Dia pun telah menempuh jalur hukum dengan mengajukan somasi ke PT Bukit Asam. Somasi juga diajukan ke PT BSP karena dari informasi yang didapatnya, penggarapan lahan yang dilakukan PT Bukit Asam karena sudah memberikan ganti rugi ke PT BSP.

"Saya tunggu satu minggu, jika tidak ada solusi dan itikad baik dari PT Bukit Asam dan PT BSP, saya akan menempuh jalur hukum," tegasnya.

Menurut perwakilan manajemen PT PAMA, Djoko Worsito mengatakan bahwa pihaknya tidak tahu menahu masalah lahan ini apakah sudah dibebasakan atau belum. Sebab mereka hanya diperintah untuk bekerja.
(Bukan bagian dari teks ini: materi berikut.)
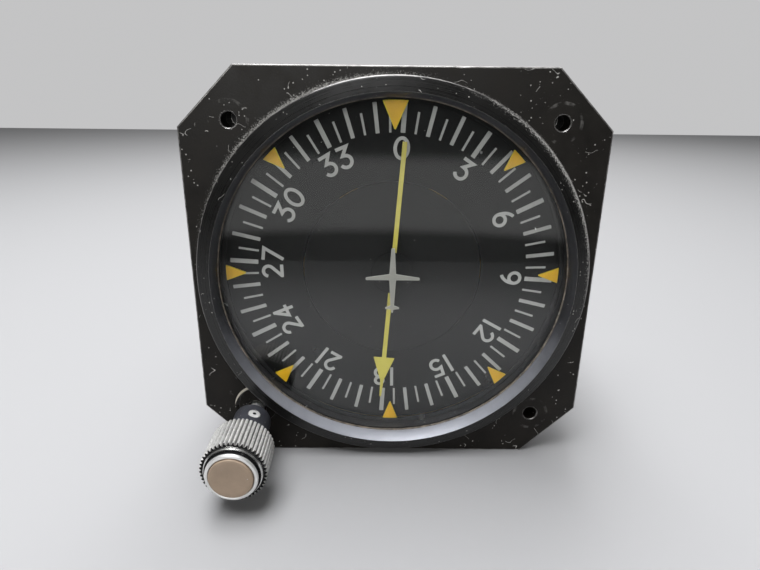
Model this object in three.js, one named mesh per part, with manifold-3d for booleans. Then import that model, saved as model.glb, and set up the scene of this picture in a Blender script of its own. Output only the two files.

Sedangkan menurut Perwakilan PTBA Joko bahwa untuk lahan yang masuk IUP PTBA itu sudah dilakukan ganti rugi.

Kemudian untuk lahan yang masuk HGU PT BSP itu didapatkan dengan cara kerjasama antara PTBA dan PT BSP. Untuk masalah lahannya merupakan tanggung jawab PT BSP yang juga menurut informasinya sudah sebagian besar diberikan ganti ruginya.

Manajemen PT BSP, Filliandri didampingi Humas, Adit, membenarkan jika ada warga yang intinya meminta klarifikasi atas lahan miliknya terutama yang diduga masuk dalam HGU PT BSP. Untuk memastikan apakah lahan warga tersebut masuk dalam HGU PT BSP dan apakah sudah atau belum diganti rugi, pihaknya meminta kepada mereka untuk bisa membawa surat-surat kepemilikan yang asli bukan fotocopy.

"Mereka mengaku memiliki lahan tersebut, jadi kita minta mereka bawa surat-suratnya yang asli," pungkasnya singkat.

Sementara, Sekper PTBA Apollonius Andwie C mengatakan akan menelusuri permasalahan tersebut ke bagian yang membidanginya. "Nanti saya cek dulu ke teman-teman, jika tidak saya yang menjawabnya bisa melalui Pak Dayan (Humas,red)," tandasnya.